After the migration is complete, the cluster returns to normal. However, the console (on the instance information or configuration pages) might still show the old availability zone due to a display delay. This does not affect the cluster's operation in the new availability zone. Note that the node IP addresses will change.
Availability zone failover and recovery
If you detect a failed availability zone, you can perform a failover to redirect client traffic to the remaining zones. After the failed zone recovers, you can recover it to rejoin the cluster.
Failover (isolate a failed zone)
In the node visualization area of your instance, hover over the availability zone you want to isolate and click Failover.
In the dialog box that appears, click Confirm.

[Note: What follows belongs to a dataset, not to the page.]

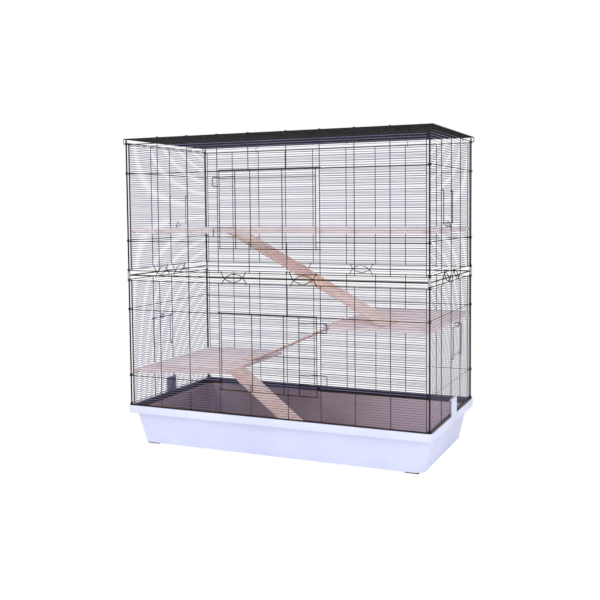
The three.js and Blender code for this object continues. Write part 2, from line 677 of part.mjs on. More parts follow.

ImportantAn availability zone failover isolates all nodes in the affected zone. After the failover, requests are handled only by nodes in the remaining zones. The system attempts to provision additional resources in the remaining zones to compensate, but success is not guaranteed due to factors like resource availability and scheduling concurrency. Monitor your cluster load and implement traffic throttling measures if necessary.
If your indices were configured with replicas before the failover, but the cluster status is YELLOW (unhealthy) after the failover, you can connect to the cluster through Kibana and run the following command. This forces the reallocation of shards from the failed zone to the remaining zones.
PUT /_cluster/settings { "persistent" : { "cluster.routing.allocation.awareness.force.zone_id.values" : {"0": null, "1": null, "2": null} } }After the shards are reallocated, the cluster health status returns to GREEN.
Recovery (rejoin a zone)
After confirming that the failed availability zone has recovered, hover over the offline zone in the node visualization area and click Recovery.
In the dialog box that appears, click Confirm. The cluster will restart. After the recovery, any temporary nodes added during the failover process are removed, and the cluster architecture returns to its original state.